Он подошел к кровати, положил ладонь на мой лоб, что-то зашептал одними губами, а я только вздохнула, посильнее закуталась в одеяло и снова уставилась в потолок.
По звукам и шорохам в квартире я поняла, что он оделся и собрался.
– Я скоро! – крикнул он из коридора, и входная дверь хлопнула.
Я покрутилась в кровати, стараясь сбежать из негостеприимного и нестерпимо болезненного мира в сон – не получилось.
Запрокинула голову и глянула на столик за кроватью, протянула руку. Яичница уже остыла, как и чай, кусочки хлеба начали черстветь. Я взяла печенье. Заставила себя проглотить две штуки почти не жуя. У них не было вкуса: я не чувствовала его.
Откинулась на подушку. Ничего не хотелось: ни жить, ни бороться, ни думать, ни вспоминать, ни шевелиться. Хотя нет, хотелось – плакать и умереть. Умереть или исчезнуть из мира любым другим способом.
Сама не знаю зачем, я присела на кровати – и только тут почувствовала, как болит все тело. Впрочем, физическая боль была так слаба в сравнении с болью душевной, что я сумела мысленно отрешиться от нее.
Сунула ноги в тапочки и нетвердой поступью, шаркая, пошла по квартире.
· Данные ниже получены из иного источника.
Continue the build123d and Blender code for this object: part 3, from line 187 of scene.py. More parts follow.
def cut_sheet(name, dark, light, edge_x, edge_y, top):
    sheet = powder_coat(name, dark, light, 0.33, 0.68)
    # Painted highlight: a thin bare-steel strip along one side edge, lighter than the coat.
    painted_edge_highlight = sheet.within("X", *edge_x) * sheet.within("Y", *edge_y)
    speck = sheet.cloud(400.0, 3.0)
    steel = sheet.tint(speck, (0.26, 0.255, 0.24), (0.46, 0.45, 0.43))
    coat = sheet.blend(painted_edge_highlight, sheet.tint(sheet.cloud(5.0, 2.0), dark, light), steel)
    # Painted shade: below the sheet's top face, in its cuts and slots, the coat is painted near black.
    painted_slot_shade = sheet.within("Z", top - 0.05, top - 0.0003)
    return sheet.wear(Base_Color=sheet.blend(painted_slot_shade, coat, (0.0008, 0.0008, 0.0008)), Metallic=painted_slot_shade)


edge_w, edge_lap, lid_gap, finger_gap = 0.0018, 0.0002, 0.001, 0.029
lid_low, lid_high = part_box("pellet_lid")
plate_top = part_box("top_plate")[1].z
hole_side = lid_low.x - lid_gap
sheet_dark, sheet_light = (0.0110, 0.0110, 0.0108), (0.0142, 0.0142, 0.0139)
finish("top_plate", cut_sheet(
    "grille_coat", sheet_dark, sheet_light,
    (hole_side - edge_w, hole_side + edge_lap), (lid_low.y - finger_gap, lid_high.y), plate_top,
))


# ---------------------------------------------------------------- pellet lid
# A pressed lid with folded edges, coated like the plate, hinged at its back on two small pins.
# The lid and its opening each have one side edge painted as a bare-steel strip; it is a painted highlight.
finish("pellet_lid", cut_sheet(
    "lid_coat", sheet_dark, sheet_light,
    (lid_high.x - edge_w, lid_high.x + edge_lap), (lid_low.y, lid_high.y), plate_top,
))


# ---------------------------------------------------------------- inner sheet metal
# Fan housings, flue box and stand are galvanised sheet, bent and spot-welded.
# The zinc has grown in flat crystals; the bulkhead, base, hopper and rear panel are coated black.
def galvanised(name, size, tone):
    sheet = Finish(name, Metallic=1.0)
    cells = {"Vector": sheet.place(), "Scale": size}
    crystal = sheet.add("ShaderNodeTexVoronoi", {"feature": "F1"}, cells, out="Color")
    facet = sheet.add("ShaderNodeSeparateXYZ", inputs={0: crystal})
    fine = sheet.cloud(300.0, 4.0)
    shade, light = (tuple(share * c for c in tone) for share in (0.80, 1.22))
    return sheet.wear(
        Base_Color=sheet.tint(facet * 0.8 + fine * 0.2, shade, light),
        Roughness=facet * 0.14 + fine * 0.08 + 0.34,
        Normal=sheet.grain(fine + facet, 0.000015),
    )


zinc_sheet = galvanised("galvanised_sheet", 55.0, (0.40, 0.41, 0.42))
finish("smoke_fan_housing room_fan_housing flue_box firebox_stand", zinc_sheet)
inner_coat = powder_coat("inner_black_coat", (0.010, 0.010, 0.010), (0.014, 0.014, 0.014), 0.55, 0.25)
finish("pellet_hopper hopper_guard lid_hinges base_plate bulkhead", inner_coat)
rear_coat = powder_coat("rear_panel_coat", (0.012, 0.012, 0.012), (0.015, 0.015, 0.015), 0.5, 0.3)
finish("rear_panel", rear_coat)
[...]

Добралась до туалета, потом – до ванной. Из зеркала на меня посмотрело нечто. Правый глаз заплыл, хотя уже видел неплохо, на подбородке синяки меняли цвет на зеленый и кое-где на желтый, на шее совсем свежая полоска пластыря. Откуда бы? Я не помнила, когда его меняли. Волосы спутались, торчали как бог на душу положит, лицо бледное, губы бескровные. «Красота», что сказать.
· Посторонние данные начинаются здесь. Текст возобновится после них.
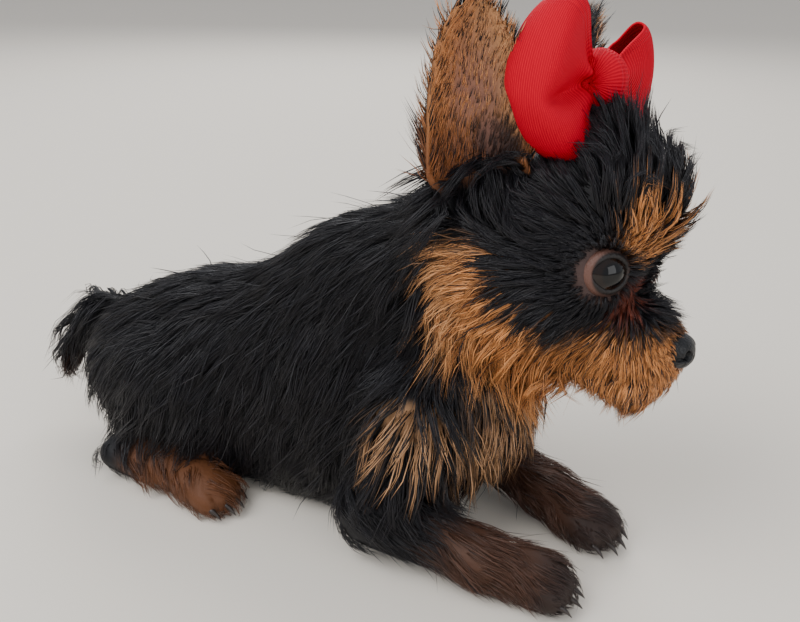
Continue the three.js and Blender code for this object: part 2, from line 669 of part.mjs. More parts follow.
// Colours
const BLACK_COAT = 0x17171b;
const TAN_COAT = 0xa5683a;
const BROWN_COAT = 0x4a3020;
const EYE_DARK = 0x120d0a;
const NOSE_LEATHER = 0x202225;
const RIBBON_RED = 0xd01020;
const COLOURS = {
  torso: BLACK_COAT,
  neck: BLACK_COAT,
  head: BLACK_COAT,
  tail: BLACK_COAT,
  ear_left: TAN_COAT,
  ear_right: TAN_COAT,
  eye_left: EYE_DARK,
  eye_right: EYE_DARK,
  nose: NOSE_LEATHER,
  bow_knot: RIBBON_RED,
  bow_loop_left: RIBBON_RED,
  bow_loop_right: RIBBON_RED,
};

const model = new THREE.Group();
model.name = "yorkshire_terrier_puppy";
for (const [name, solid] of Object.entries(made)) {
  const { vertProperties, triVerts } = largest(solid.subtract(floorBlock)).getMesh();
  const g = new THREE.BufferGeometry();
  g.setAttribute("position", new THREE.Float32BufferAttribute(vertProperties, 3));
  g.setIndex([...triVerts]);
  g.computeVertexNormals();
  const material = new THREE.MeshStandardMaterial({ color: COLOURS[name] ?? BROWN_COAT, roughness: 0.8 });
  const mesh = new THREE.Mesh(g, material);
  mesh.name = name;
  model.add(mesh);
}

export default model;
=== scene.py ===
"""A Yorkshire terrier puppy with a ribbon bow: skin, coat, eyes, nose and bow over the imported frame.

The puppy faces +X, its left side is +Y, +Z is up and the floor is at zero. Sizes here are in millimetres and
are turned to metres when a mesh is made.
"""
from __future__ import annotations

import logging
import math
from dataclasses import dataclass, field
from enum import Enum

import bpy
import numpy as np
from mathutils import Matrix, Vector
from mathutils.kdtree import KDTree

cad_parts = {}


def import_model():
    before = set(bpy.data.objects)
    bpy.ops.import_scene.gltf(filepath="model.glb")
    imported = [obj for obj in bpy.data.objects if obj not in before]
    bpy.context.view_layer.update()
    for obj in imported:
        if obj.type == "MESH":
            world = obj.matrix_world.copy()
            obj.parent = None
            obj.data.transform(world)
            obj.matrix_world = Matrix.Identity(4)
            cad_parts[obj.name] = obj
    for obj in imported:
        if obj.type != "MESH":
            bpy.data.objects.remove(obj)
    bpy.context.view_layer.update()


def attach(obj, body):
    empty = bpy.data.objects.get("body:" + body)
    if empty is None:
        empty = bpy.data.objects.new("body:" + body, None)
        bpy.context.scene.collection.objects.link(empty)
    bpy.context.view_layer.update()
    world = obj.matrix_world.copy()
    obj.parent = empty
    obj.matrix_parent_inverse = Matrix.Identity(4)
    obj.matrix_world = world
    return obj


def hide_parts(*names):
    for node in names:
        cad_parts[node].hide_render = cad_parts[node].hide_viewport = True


LOG = logging.getLogger("puppy")
MM = 0.001
Array = np.ndarray
Triple = tuple[float, float, float]
Tree = bpy.types.NodeTree
Socket = bpy.types.NodeSocket


def vec(*values: float) -> Array:
    """Return the values as an array of floats."""
    return np.array(values, dtype=float)


def unit(v: Array) -> Array:
    """Return rows of v at length one."""
    return v / np.maximum(np.linalg.norm(v, axis=-1, keepdims=True), 1e-9)


def step01(x: Array, low: float, high: float) -> Array:
    """Return a smooth step of x from 0 at low to 1 at high."""
    t = np.clip((x - low) / (high - low), 0.0, 1.0)
    return t * t * (3.0 - 2.0 * t)


def mix(a: Array, b: Array, t: Array) -> Array:
    """Return rows of a moved towards b by t."""
    return a + (b - a) * np.asarray(t)[..., None]


def rows(x: Array | float, y: Array | float, z: Array | float) -> Array:
    """Return X, Y and Z, each an array or one value, as rows of points."""
    return np.stack(np.broadcast_arrays(x, y, z), axis=1)


def apart(q: Array, at: Triple, radii: Triple = (1, 1, 1)) -> Array:
    """Return how far points lie from a place, counted in the radii given."""
    return np.linalg.norm((q - vec(*at)) / vec(*radii), axis=1)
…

Я сумела дошаркать до дивана в гостиной, шлепнулась на него и тут же взвыла от боли. Ну, привет, пульт! Включила плазменную панель, чтобы убить гнетущую тишину.
– Слабые проблески человечности еще встречаются на этой бойне, которая некогда была известна как цивилизация.
Я переключила канал.
– И ты попала к настоящему колдуну. Он загубил таких, как ты, не одну[14]
.Снова переключила.
– Чемпионкой ее сделал характер.
Еще щелчок.
Звук сирены. Репортаж с места происшествия – аварии.
Я снова приподняла пульт для переключения, но рука безвольно упала.
– Двое мужчин на внедорожнике «Ауди» врезались на полном ходу в столб, – говорили за кадром.
Я бы не проявила интереса, если бы в памяти не всплыло, что Государь ездит именно на «Ауди». У него встреча, значит, он не один.